Manajemen PT Dana Syariah Indonesia telah merespons pernyataan OJK sebelumnya bahwa mereka telah diminta keterangan terkait dugaan lender sulit menarik dana investasi mereka, serta macetnya pembayaran bagi hasil.

Direktur Utama PT Dana Syariah Indonesia Taufiq Aljufri menyatakan telah melakukan mitigasi atas mandeknya pengembalian dana pokok dan bagi hasil milik lender.
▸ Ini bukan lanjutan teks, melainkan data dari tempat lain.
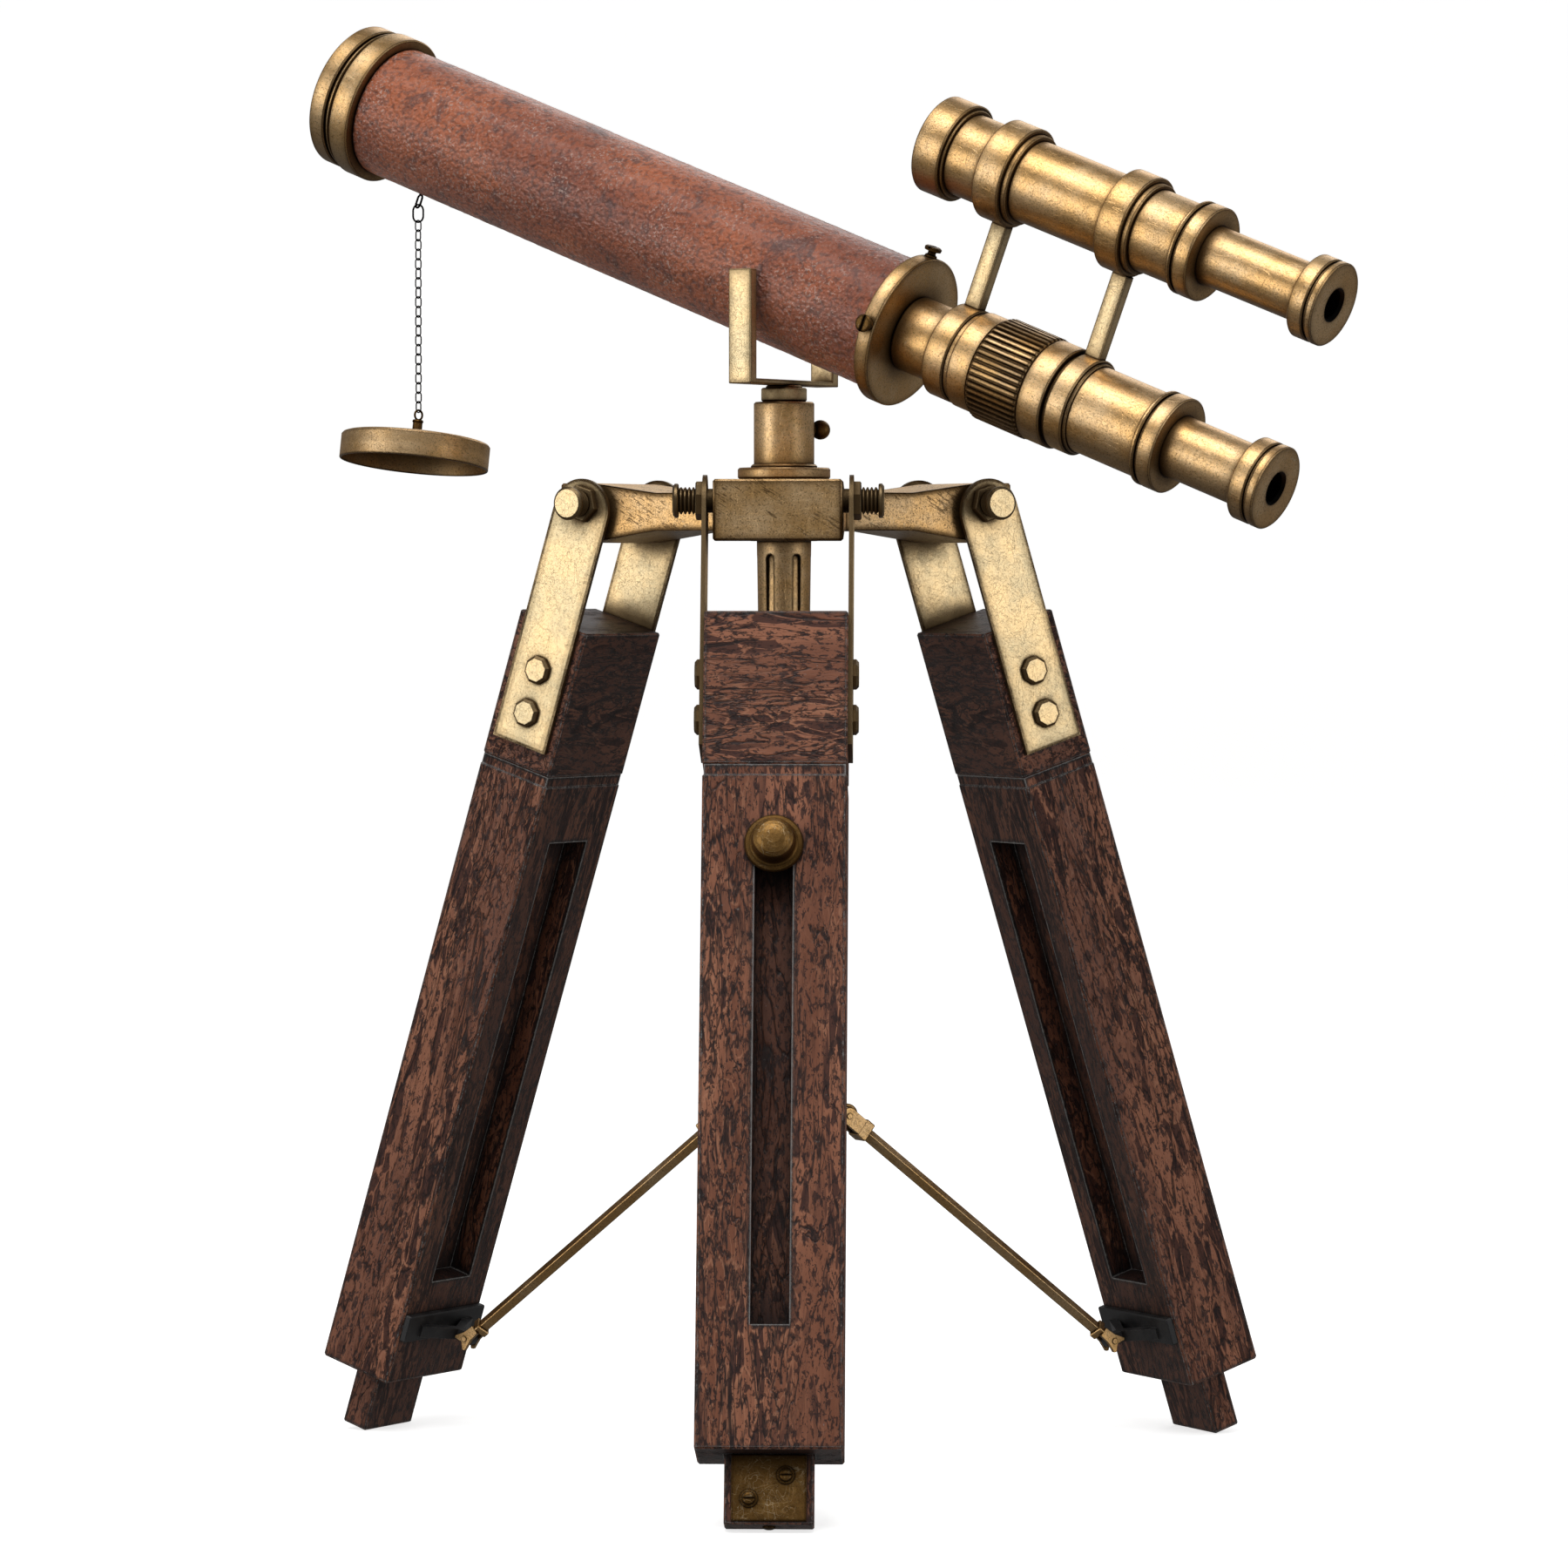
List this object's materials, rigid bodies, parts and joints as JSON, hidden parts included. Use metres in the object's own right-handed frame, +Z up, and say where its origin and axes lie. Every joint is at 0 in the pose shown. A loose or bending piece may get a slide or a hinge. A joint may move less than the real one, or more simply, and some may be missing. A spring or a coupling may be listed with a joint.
{
  "type": "desktop telescope on tripod",
  "caption": "Antique-style brass telescope with leather-covered tube, finder scope, chained lens cap and folding wooden tripod.",
  "frame": {"origin": "on the ground under the azimuth axis, at the centre of the three feet", "axes": "+Z up along the azimuth axis; one leg points to -Y, the other two to +X+Y and -X+Y; the objective points over the -X+Y leg"},
  "size_m": [0.3044, 0.2447, 0.4215],
  "materials": {
    "antique_brass": "aged brass with dark patina in the corners and fine scratches",
    "bright_brass": "lighter rubbed brass with scratches",
    "dark_brass": "dark patinated brass",
    "hardwood": "reddish brown oiled hardwood with dark grain and worn grey edges",
    "leather": "reddish brown pebbled leather, mottled",
    "black_metal": "worn black enamel",
    "optical_glass": "clear coated optical glass",
    "chain_brass": "dark blackened brass wire"
  },
  "bodies": {
    "tripod_hub": {"hub_casting": "antique_brass", "centre_post": "antique_brass", "socket": "antique_brass"},
    "socket_screw": {"socket_clamp_screw": "dark_brass"},
    "leg_front": {"leg_head_front": "hardwood", "leg_sleeve_front": "hardwood", "hinge_plates_front": "bright_brass", "plate_bolts_front": "dark_brass", "pivot_rod_front": "dark_brass", "spreader_bracket_front": "black_metal"},
    "foot_front": {"inner_leg_front": "hardwood", "foot_plate_front": "antique_brass"},
    "knob_front": {"clamp_knob_front": "dark_brass"},
    "rod_front": {"spreader_rod_front": "antique_brass"},
    "leg_right": {"leg_head_right": "hardwood", "leg_sleeve_right": "hardwood", "hinge_plates_right": "bright_brass", "plate_bolts_right": "dark_brass", "pivot_rod_right": "dark_brass", "spreader_bracket_right": "black_metal"},
    "foot_right": {"inner_leg_right": "hardwood", "foot_plate_right": "antique_brass"},
    "knob_right": {"clamp_knob_right": "dark_brass"},
    "rod_right": {"spreader_rod_right": "antique_brass"},
    "leg_left": {"leg_head_left": "hardwood", "leg_sleeve_left": "hardwood", "hinge_plates_left": "bright_brass", "plate_bolts_left": "dark_brass", "pivot_rod_left": "dark_brass", "spreader_bracket_left": "black_metal"},
    "foot_left": {"inner_leg_left": "hardwood", "foot_plate_left": "antique_brass"},
    "knob_left": {"clamp_knob_left": "dark_brass"},
    "rod_left": {"spreader_rod_left": "antique_brass"},
    "spreader": {"spreader_hub": "antique_brass"},
    "turret": {"yoke": "bright_brass"},
    "telescope": {"main_tube": "antique_brass", "leather_cover": "leather", "trunnion_pins": "antique_brass", "objective_ring": "antique_brass", "objective_lens": "optical_glass", "backplate": "antique_brass", "backplate_screws": "dark_brass", "eyepiece_front": "antique_brass", "eyepiece_rear": "antique_brass", "finder_body": "antique_brass", "finder_lens": "optical_glass", "finder_posts": "bright_brass", "chain_eyelet": "chain_brass"},
    "focus": {"focus_ring": "antique_brass"},
    "draw": {"drawtube": "antique_brass", "eyecup": "antique_brass", "eye_lens": "optical_glass"},
    "finder_draw": {"finder_drawtube": "antique_brass", "finder_eyecup": "antique_brass", "finder_eye_lens": "optical_glass"},
    "link_top": {"chain_top_link": "chain_brass"},
    "chain_run": {"chain": "chain_brass"},
    "cap": {"cap_stud": "chain_brass", "lens_cap": "antique_brass"}
  },
  "joints": [
    {"name": "socket_screw_turn", "type": "hinge", "parent": "tripod_hub", "child": "socket_screw", "pos_m": [0.00866, 0.005, 0.29906], "axis": [0.866, 0.5, 0], "range_deg": [0, 360]},
    {"name": "leg_front_fold", "type": "hinge", "parent": "tripod_hub", "child": "leg_front", "pos_m": [0, -0.0558, 0.27776], "axis": [1, 0, 0], "range_deg": [0, 7]},
    {"name": "leg_right_fold", "type": "hinge", "parent": "tripod_hub", "child": "leg_right", "pos_m": [0.04832, 0.0279, 0.27776], "axis": [-0.5, 0.866, 0], "range_deg": [0, 7]},
    {"name": "leg_left_fold", "type": "hinge", "parent": "tripod_hub", "child": "leg_left", "pos_m": [-0.04832, 0.0279, 0.27776], "axis": [-0.5, -0.866, 0], "range_deg": [0, 7]},
    {"name": "foot_front_slide", "type": "slide", "parent": "leg_front", "child": "foot_front", "axis": [0, -0.3052, -0.9523], "range_m": [0, 0.125]},
    {"name": "knob_front_turn", "type": "hinge", "parent": "foot_front", "child": "knob_front", "pos_m": [0, -0.09915, 0.18297], "axis": [0, -0.9523, 0.3052], "range_deg": [0, 360]},
    {"name": "rod_front_hinge", "type": "hinge", "parent": "leg_front", "child": "rod_front", "pos_m": [0, -0.1106, 0.02856], "axis": [1, 0, 0], "range_deg": [0, 13.66]},
    {"name": "foot_right_slide", "type": "slide", "parent": "leg_right", "child": "foot_right", "axis": [0.2643, 0.1526, -0.9523], "range_m": [0, 0.125]},
    {"name": "knob_right_turn", "type": "hinge", "parent": "foot_right", "child": "knob_right", "pos_m": [0.08587, 0.04957, 0.18297], "axis": [0.8247, 0.4761, 0.3052], "range_deg": [0, 360]},
    {"name": "rod_right_hinge", "type": "hinge", "parent": "leg_right", "child": "rod_right", "pos_m": [0.09578, 0.0553, 0.02856], "axis": [-0.5, 0.866, 0], "range_deg": [0, 13.66]},
    {"name": "foot_left_slide", "type": "slide", "parent": "leg_left", "child": "foot_left", "axis": [-0.2643, 0.1526, -0.9523], "range_m": [0, 0.125]},
    {"name": "knob_left_turn", "type": "hinge", "parent": "foot_left", "child": "knob_left", "pos_m": [-0.08587, 0.04957, 0.18297], "axis": [-0.8247, 0.4761, 0.3052], "range_deg": [0, 360]},
    {"name": "rod_left_hinge", "type": "hinge", "parent": "leg_left", "child": "rod_left", "pos_m": [-0.09578, 0.0553, 0.02856], "axis": [-0.5, -0.866, 0], "range_deg": [0, 13.66]},
    {"name": "spreader_rise", "type": "slide", "parent": "tripod_hub", "child": "spreader", "axis": [0, 0, 1], "range_m": [0, 0.02253]},
    {"name": "azimuth", "type": "hinge", "parent": "tripod_hub", "child": "turret", "pos_m": [0, 0, 0.29776], "axis": [0, 0, 1], "continuous": true},
    {"name": "altitude", "type": "hinge", "parent": "turret", "child": "telescope", "pos_m": [0, 0, 0.34276], "axis": [0.5, 0.866, 0], "range_deg": [-32, 7]},
    {"name": "focus_turn", "type": "hinge", "parent": "telescope", "child": "focus", "pos_m": [0.06782, -0.03916, 0.31239], "axis": [0.8074, -0.4662, -0.3616], "range_deg": [-180, 180]},
    {"name": "draw_slide", "type": "slide", "parent": "telescope", "child": "draw", "axis": [0.8074, -0.4662, -0.3616], "range_m": [-0.0095, 0.0095]},
    {"name": "finder_draw_slide", "type": "slide", "parent": "telescope", "child": "finder_draw", "axis": [0.8074, -0.4662, -0.3616], "range_m": [-0.008, 0.008]},
    {"name": "chain_plumb", "type": "hinge", "parent": "telescope", "child": "link_top", "pos_m": [-0.11136, 0.06429, 0.36797], "axis": [0.5, 0.866, 0], "range_deg": [-7.05, 32.05]},
    {"name": "chain_swing", "type": "hinge", "parent": "link_top", "child": "chain_run", "pos_m": [-0.11136, 0.06429, 0.36259], "axis": [0.866, -0.5, 0], "range_deg": [-20, 20]},
    {"name": "cap_tilt", "type": "hinge", "parent": "chain_run", "child": "cap", "pos_m": [-0.11136, 0.06429, 0.30489], "axis": [-0.7071, 0.7071, 0], "range_deg": [-15, 15]}
  ],
  "couplings": [
    {"joint": "leg_right_fold", "follows": "leg_front_fold", "ratio": 1},
    {"joint": "leg_left_fold", "follows": "leg_front_fold", "ratio": 1},
    {"joint": "rod_front_hinge", "follows": "leg_front_fold", "ratio": 1.9502},
    {"joint": "rod_right_hinge", "follows": "leg_front_fold", "ratio": 1.9502},
    {"joint": "rod_left_hinge", "follows": "leg_front_fold", "ratio": 1.9502},
    {"joint": "spreader_rise", "follows": "leg_front_fold", "m_per_rad": 0.18426},
    {"joint": "draw_slide", "follows": "focus_turn", "m_per_rad": 0.003},
    {"joint": "chain_plumb", "follows": "altitude", "ratio": -1}
  ]
}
Perusahaan mengeklaim proaktif melakukan penagihan secara insentif kepada borrower yang menunggak.

Mitigasi kedua adalah melakukan optimalisasi agunan, "termasuk penjualan agunan secara sah, transparan, dan sesuai dengan ketentuan hukum. Seluruh hasil yang diperoleh akan dialokasikan secara proporsional untuk pengembalian dana kepada para lender."

Upaya penyelesaian ketiga adalah penjajakan kemitraan strategis dalam rangka penguatan likuiditas. "Kami tengah menjajaki kerja sama dengan investor dan/atau mitra strategis, dalam rangka untuk memperkuat struktur permodalan dan mempercepat penyelesaian kewajiban finansial kepada para pendana."

Kasus Baru dan Kerentanan Industri Fintech P2P

Kemunculan kasus kredit macet di industri Fintech P2P Lending menjadi gambaran manajemen risiko yang baru pengelola platform yang menjembatani antara borrower dan lender.

"Terlebih, ketika para borrower DSI yang utamanya berasal dari sektor properti sudah mengajukan penundaan pembayaran sejak tahun 2024 lalu, seharusnya DSI segera menindaklanjuti secara tegas," jelas Kepala Pusat Ekonomi Digital dan UKM INDEF, Izzudin Al Farras Adha.

Meski demikian Izzudin memberi apresiasi atas  transparansi yang Dana Syariah Indonesia sampaikan serta komitmen memperbaiki sengkarut dana lender. Ia menyarankan kepada perusahaan menjadikan kasus ini menjadi pembelajaran dalam proses penyaluran pembiayaan.

Direktur Ekonomi Digital Center of Economics and Law Studies (Celios), Nailul Huda mengamati bahwa kasus penyelesaian PT DSI relatif lebih aman. Dasarnya adalah perusahaan berfokus pada bisnis properti dan terdapat jaminan aset propertinya.

“Dengan model bisnis properti dan ada jaminan aset propertinya, seharusnya investasi lewat Dana Syariah Indonesia (DSI) lebih aman dibandingkan model bisnis lainnya. Secara, ada aset yang secara kasat mata bisa dilihat,” kata Huda kepada Bloomberg Technoz, Rabu (15/10/2025).

Dengan kondisi perekonomian yang masih lesu, permintaan rumah cenderung melambat. Alhasil, pengembalian investasi di sektor properti bakal cenderung lebih melambat. "Pengembalian investasi kan menunggu rumah jadi dan terjual. Sedangkan prosesnya lama. Jadi pengembalian investasinya jangka pendek (bulanan) tapi proses penjualan hingga uang diterima oleh pengembang, bisa lama, kata Huda.

Kecuali, tutur dia, permintaan modalnya hanya sebagian kecil atau sisa biaya pembangunan. Oleh karena itu, Huda menilai model bisnis fintech lending untuk pembiayaan proyek properti mempunyai risiko keterlambatan pembayaran bunga yang bakal cukup tinggi.

Meski demikian masih ada sejumlah catatan, yaitu ragam perbaikan dalam model bisnis, terutama yang memiliki karakteristik tertentu. “Pembiayaan properti tentu berbeda siklus arus kas-nya dibandingkan pembiayaan untuk sektor ritel. Risiko keterlambatan pembayaran harus bisa diminimalisir melalui sistem yang lebih adaptif terhadap semua model bisnis,” tutup Huda.